Pseudo-Spherical Contrastive Divergence

Published in The 35th Conference on Neural Information Processing Systems (NeurIPS 2021), 2021

Lantao Yu, Jiaming Song, Yang Song, Stefano Ermon. The 35th Conference on Neural Information Processing Systems. NeurIPS 2021.


Energy-based models (EBMs) offer flexible distribution parametrization. However, due to the intractable partition function, they are typically trained via contrastive divergence for maximum likelihood estimation. In this paper, we propose pseudo-spherical contrastive divergence (PS-CD) to generalize maximum likelihood learning of EBMs.

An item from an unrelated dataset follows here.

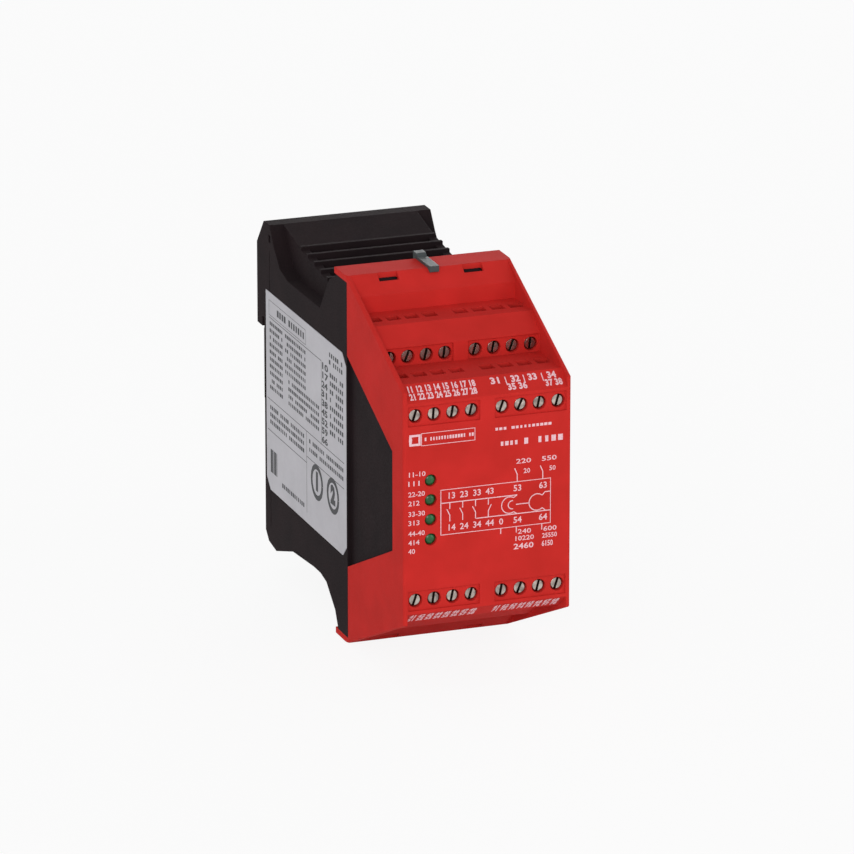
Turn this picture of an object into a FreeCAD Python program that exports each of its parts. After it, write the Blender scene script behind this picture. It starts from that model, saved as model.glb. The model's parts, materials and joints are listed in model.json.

PS-CD is derived from the maximization of a family of strictly proper homogeneous scoring rules, which avoids the computation of the intractable partition function and provides a generalized family of learning objectives that include contrastive divergence as a special case. Moreover, PS-CD allows us to flexibly choose various learning objectives to train EBMs without additional computational cost or variational minimax optimization. Theoretical analysis on the proposed method and experiments on both synthetic data and commonly used image datasets demonstrate the effectiveness of PS-CD and its superiority over maximum likelihood and f-EBMs. Based on a set of recently proposed indicative generative model evaluation metrics, we also provide an analysis on the modeling tradeoffs of different objectives in the PS-CD family on image generation tasks, justifying its modeling flexibility.